Plans afoot to boost e-payments
In a bid to crack down on tax evasion to the tune of 7 billion euros a year in value-added tax alone, the government is mulling plans to encourage taxpayers to increase online and card transactions so as to increase their tax free threshold.
According to reports, the relevant legislation will be included in a tax bill that will be submitted to Parliament in mid-October.
After having processed this year’s tax returns, Finance Ministry officials argue that 80 percent of taxpayers declared more receipts than they were obliged to do so, suggesting that current rates to cover the tax-free threshold are particularly low and do not correspond to transactions made annually.
Finance Ministry staff are reportedly working on a number of plans, though no final decisions have been made yet.

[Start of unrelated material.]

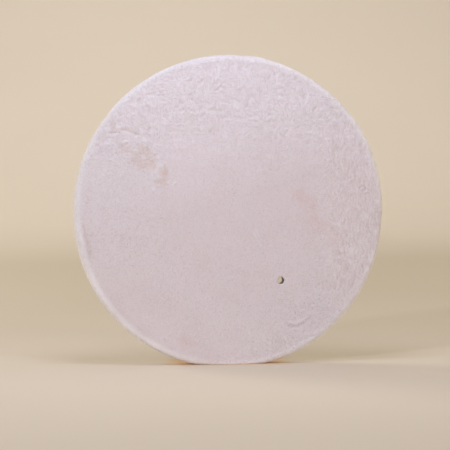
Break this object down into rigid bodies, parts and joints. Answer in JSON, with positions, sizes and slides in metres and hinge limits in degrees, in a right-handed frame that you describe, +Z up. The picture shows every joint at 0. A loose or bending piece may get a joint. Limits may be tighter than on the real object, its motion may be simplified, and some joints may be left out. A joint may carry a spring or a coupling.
{
  "type": "felt polishing wheel",
  "caption": "Flat-faced round polishing wheel: white felt stretched over a hardboard disc, with a flanged hub bolted to its back for a spindle and a small pin hole through its face.",
  "frame": {"origin": "on the wheel's axis, at the rear end of the hub, where the wheel seats against the spindle's shoulder", "axes": "+Y along the wheel's axis from the polishing face towards the rear, +Z up with the wheel standing on its edge, +X to the right seen from the front"},
  "size_m": [0.2032, 0.0384, 0.2032],
  "materials": {
    "felt": "matted wool, off-white with a pink cast",
    "hardboard": "pressed fibreboard, dark brown",
    "cast_hub": "cast, with turned faces",
    "zinc_steel": "zinc plated",
    "spring_steel": "plain spring steel",
    "black_steel": "black oxide"
  },
  "bodies": {
    "root": {"felt_cover": "felt", "core_disc": "hardboard", "hub_flange": "cast_hub", "screw_1": "zinc_steel", "lock_washer_1": "spring_steel", "nut_1": "zinc_steel", "screw_2": "zinc_steel", "lock_washer_2": "spring_steel", "nut_2": "zinc_steel", "screw_3": "zinc_steel", "lock_washer_3": "spring_steel", "nut_3": "zinc_steel", "screw_4": "zinc_steel", "lock_washer_4": "spring_steel", "nut_4": "zinc_steel", "screw_5": "zinc_steel", "lock_washer_5": "spring_steel", "nut_5": "zinc_steel", "screw_6": "zinc_steel", "lock_washer_6": "spring_steel", "nut_6": "zinc_steel", "set_screw_1": "black_steel", "set_screw_2": "black_steel"}
  },
  "joints": []
}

The framework for increasing electronic transactions will be decided in cooperation with the technical teams representing Greece’s international lenders, which are currently in Athens and are working on some of the provisions of the new tax bill.
Although the new rates have not been finalized, the key scenario under consideration stipulates that the minimum amount of electronic receipts that taxpayers should have started collecting by mid-January 2019 will depend on the size of their annual income. It also includes a new progressive scale.
More specifically, taxpayers with an annual income of 10,000 euros will be encouraged to make online transactions with 15 to 20 percent of their income (up from 10 percent today). This means they must make transactions to the tune of 2,000 euros, compared to the 1,000 euros required today.
Those declaring between 10,000 and 30,000 euros will have to make transactions with 25 percent of their income (up from 15 percent), while those declaring 30,000 euros will have have to make transactions with 30 percent.
For example, a taxpayer with an income of 20,000 euros must currently make 2,500 euros’ worth of electronic transactions. With the new rate, these must rise to 4,500 euros.